As an aside, I thought it may be useful to include a couple notes on eating in Portugal (if I think of more to add, I will do so):

First: things you will be charged for that are noteworthy. 1. Water. I saw people upset about being charged for water on a couple restaurant reviews, so I wanted to mention it here. To me, it’s not such a big deal, or very surprising, since bottled mineral water is what is being served. The options are sparkling or still. “Natural” means it is room temperature. 2. The couvert. I admit, we were 2/3 of the way through our trip before I knew what this word meant. Couvert = the bread/olives/cheese/other stuff that is brought out first. Sometimes they ask you if you want it, most of the time it is just there. In smaller towns, if they charge you for it, it is minimal (1-2 euro). Lisboa and Oporto were the only places that I remember being charged a noticeable amount for the couvert. If you don’t want the couvert, just tell them. For the most part, you are really taken care of when you eat out in Portugal. We really only had one experience, in Lisboa, (I’ll write about it in more detail later) where we felt taken advantage of. No big deal, learning is part of traveling.
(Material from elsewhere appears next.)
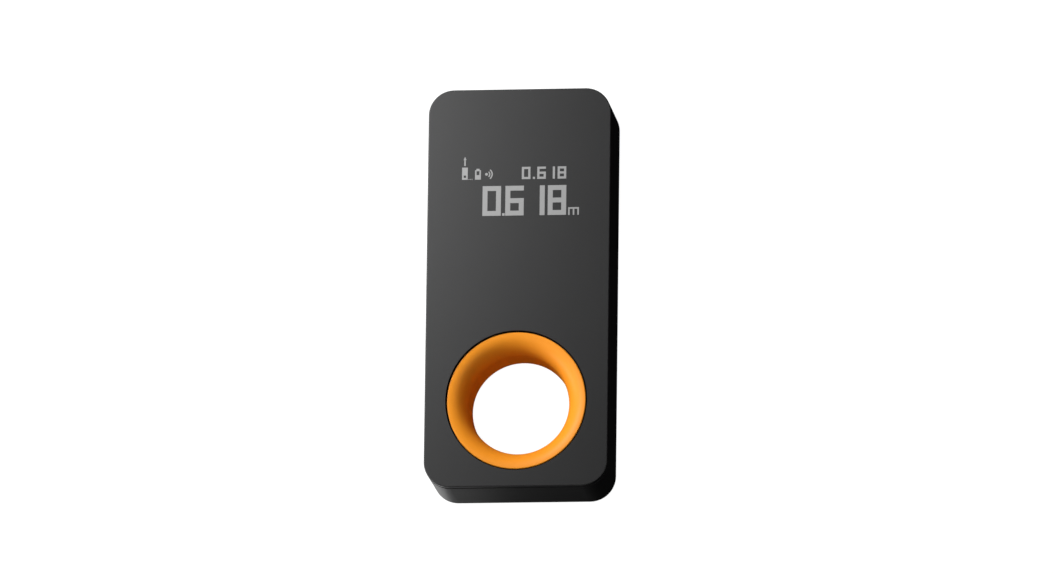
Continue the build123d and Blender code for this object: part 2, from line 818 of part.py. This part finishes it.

Tipping: we asked many people about this, including restaurant owners. Everyone said it is not expected; up to 10% is great, but they do not expect it or make a big deal about it. This is such a hard concept for my American brain to grasp but I love it. I have spent most of my life dependent on people’s tips, and I hate all the feelings and guilt that come along with a tip culture. Honestly, after eating out in Portugal, with such reasonable prices, excellent, quality food, and genuinely good service, I really have lost my desire to eat out in the US. (And my wallet thanks me.)

Don’t want to eat out every meal? Grocery stores in Portugal are great. Markets are better. One amazing item we found at the grocery store was a precooked, packaged Spanish tortilla. It tasted great cold, right out of the package and the ingredients were really good- onions, potatoes, eggs, milk, spices.